Saturday, September 14, 2013

EA Methodology vs. EA Framework

A framework typically bundles a methodology with a meta-model and a bunch of artifact-templates.

EA methodology and framework are sometimes being used interchangeably. A framework is a structure, a logical way to classify, segment, categorize, or maintain something, it is a noun. A method is an action, a way of doing something. It would describe a process or set of procedures, activities, and a series of outputs along the way. This is more of a verb. More specifically, what are the differences between these two concepts? Should a methodology be tailored to suit the needs of an enterprise?

1. Definition of EA Framework & Methodology 

The framework is a structure for organizing information that defines the scope of the architecture and how the different areas within this structure relate to each other.

Methodology, on the other hand, defines the artifacts associated with these areas defined by a framework and how this documentation is going to be used.

From Wikipedia:

"Methodology is usually a guideline system for solving a problem, with specific components such as phases, tasks, methods, techniques, and tools. It can be defined also as follows: The analysis of the principles of methods, rules, and postulates employed by a discipline." 

“An enterprise architecture framework (EA framework) defines how to create and use an enterprise architecture. An architecture framework provides principles and practices for creating and using the architecture description of a system. It structures architects' thinking by dividing the architecture description into domains, layers or views, and offers models - typically matrices and diagrams - for documenting each view.”

In TOGAF, the methodology has been defined as:

"A defined, repeatable series of steps to address a particular type of problem, which typically centers on a defined process, but may also include the definition of content." 

On the other hand, TOGAF defines Framework as:
"A structure for content or process that can be used as a tool to structure thinking, ensuring consistency and completeness."

Methodology and Framework have been defined, in the book "An Introduction to Enterprise Architecture by Scott A Bernard ", as

"The EA methodology defines how EA documentation will be developed, archived, and used; including the selection of a framework, modeling tools, and on-line repository."

"EA Framework is a structure for organizing information that defines the scope of the architecture (what the EA program will document) and how the areas of the architecture relate to each other."

2.  EA Modeling as Meta-Physics of the Organization 

Methodology contrast to philosophy, it's more about: Specialization vs. Generalization, Task vs. Concept. There are also distinctions between method, methodology, and meta-methodology:

  • The method is a (typically) step-by-step instruction on what to do when, with what expected-result etc
  • The methodology is a suite of methods, with some description about how to choose which method for what context, and usually some description about how to adapt methods for different contexts. 
  • Meta-methodology is a suite of methods for outlining, describing and defining methodologies
  • A framework typically bundles a methodology with a meta-model and a bunch of artifact-templates 
The easy parts of enterprise-architecture focus on method. The more interesting (and necessary) parts of EA focus on methodology (as per TOGAF and its accompanying 'best-practices' etc). The most interesting, most useful and most challenging parts of EA focus more on meta-methodology - and on how to use all of that in real-world practice.
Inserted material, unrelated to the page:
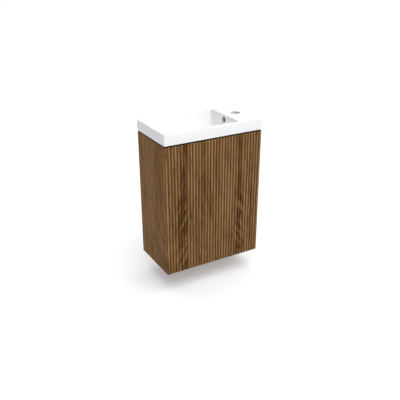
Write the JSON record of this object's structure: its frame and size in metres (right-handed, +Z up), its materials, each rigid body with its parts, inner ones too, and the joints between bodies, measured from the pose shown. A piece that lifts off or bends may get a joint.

All those concepts intend to find patterns from randomness, build orders from chaos, capture insight from knowledge, enforce standard from the multitude, but they also need to be tailored to fit various situations. You are always managing the trade-off between methodological rigor and the constraints of the project and enterprise.

3. Should a methodology be tailored to suit the needs of an enterprise? 

EA is situational; the methodologies you leverage should also be situational. In practice, a methodology may have high-level elements, common to all cases, which are non-tailor-able and lower-level elements that are mainly indicative and tailor-able. The methodology itself is not a success factor but any methodology is better than none.

Therefore tailor and adapt an EA methodology to fit your situation rather than religiously follow a proven approach. A methodology will give you a set of tools to make a given situation more predictable but they are only tools. They need to be intelligently applied in context to deliver value - and the more complex the enterprise or business, the more tools you'll need in your toolbox. Tailor the methodology to suit the needs of your enterprise. Every business is different; it would be foolhardy to believe that an "off-the-shelf" methodology for planning will suit any business. 

The methodology should be adaptable. The objectives, resources and time requirement of the methodology must be matched to the objectives, resources and time allotment of the business. It should be compatible with the culture and politics of the enterprise. The methodology includes the selection of the framework as well. So methodology would be an area where it will have to be tweaked to meet the needs of an organization. If under EA discipline, methodology refers to a different type of frameworks, then tailored methodologies mean hybrid EA model; under the EA framework, there are
Principle - a general guideline that requires judgment and informs decisions
Policy – clear governable rules. Not following these skills a project (or worse).
Standard – specific requirements that projects/artifacts/roadmaps shall meet.
Procedure – standardized activities and deliverables to reduce risk and minimize errors.
Guideline – best practices and reference models that we collectively agree will improve delivery, quality, and reduce cost.